_What you need to do:_
Write out the whole listing word for word.

_Provided material:_
-------

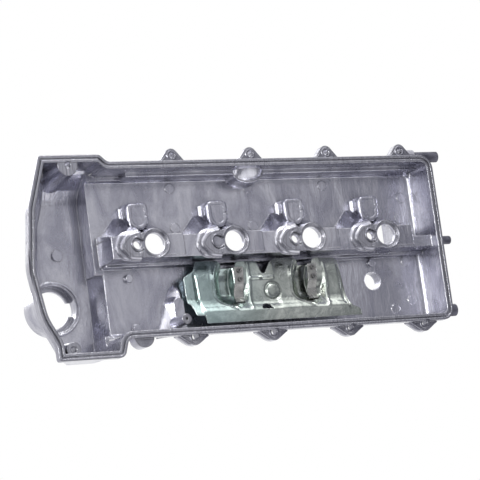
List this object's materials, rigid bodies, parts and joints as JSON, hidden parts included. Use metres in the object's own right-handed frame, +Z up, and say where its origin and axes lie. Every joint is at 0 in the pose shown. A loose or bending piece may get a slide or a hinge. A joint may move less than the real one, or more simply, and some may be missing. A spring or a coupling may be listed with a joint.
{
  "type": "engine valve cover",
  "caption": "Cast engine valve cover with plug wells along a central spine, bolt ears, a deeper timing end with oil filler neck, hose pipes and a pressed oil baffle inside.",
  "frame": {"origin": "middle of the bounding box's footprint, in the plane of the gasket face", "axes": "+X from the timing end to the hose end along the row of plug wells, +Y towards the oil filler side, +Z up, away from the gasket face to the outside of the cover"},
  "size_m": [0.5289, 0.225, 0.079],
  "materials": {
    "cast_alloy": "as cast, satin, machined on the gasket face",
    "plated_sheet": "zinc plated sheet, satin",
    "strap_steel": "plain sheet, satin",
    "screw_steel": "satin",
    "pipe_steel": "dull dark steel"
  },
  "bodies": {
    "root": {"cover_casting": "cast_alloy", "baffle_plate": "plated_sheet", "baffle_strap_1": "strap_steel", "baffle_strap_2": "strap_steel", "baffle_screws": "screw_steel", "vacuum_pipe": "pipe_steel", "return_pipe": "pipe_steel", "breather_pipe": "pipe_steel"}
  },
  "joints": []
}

-------

_Solution to this task:_
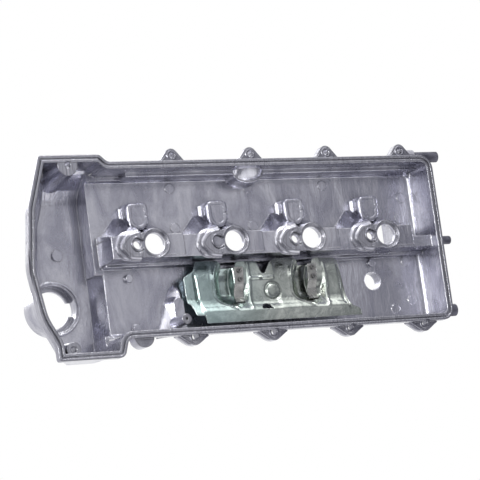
List this object's materials, rigid bodies, parts and joints as JSON, hidden parts included. Use metres in the object's own right-handed frame, +Z up, and say where its origin and axes lie. Every joint is at 0 in the pose shown. A loose or bending piece may get a slide or a hinge. A joint may move less than the real one, or more simply, and some may be missing. A spring or a coupling may be listed with a joint.
{
  "type": "engine valve cover",
  "caption": "Cast engine valve cover with plug wells along a central spine, bolt ears, a deeper timing end with oil filler neck, hose pipes and a pressed oil baffle inside.",
  "frame": {"origin": "middle of the bounding box's footprint, in the plane of the gasket face", "axes": "+X from the timing end to the hose end along the row of plug wells, +Y towards the oil filler side, +Z up, away from the gasket face to the outside of the cover"},
  "size_m": [0.5289, 0.225, 0.079],
  "materials": {
    "cast_alloy": "as cast, satin, machined on the gasket face",
    "plated_sheet": "zinc plated sheet, satin",
    "strap_steel": "plain sheet, satin",
    "screw_steel": "satin",
    "pipe_steel": "dull dark steel"
  },
  "bodies": {
    "root": {"cover_casting": "cast_alloy", "baffle_plate": "plated_sheet", "baffle_strap_1": "strap_steel", "baffle_strap_2": "strap_steel", "baffle_screws": "screw_steel", "vacuum_pipe": "pipe_steel", "return_pipe": "pipe_steel", "breather_pipe": "pipe_steel"}
  },
  "joints": []
}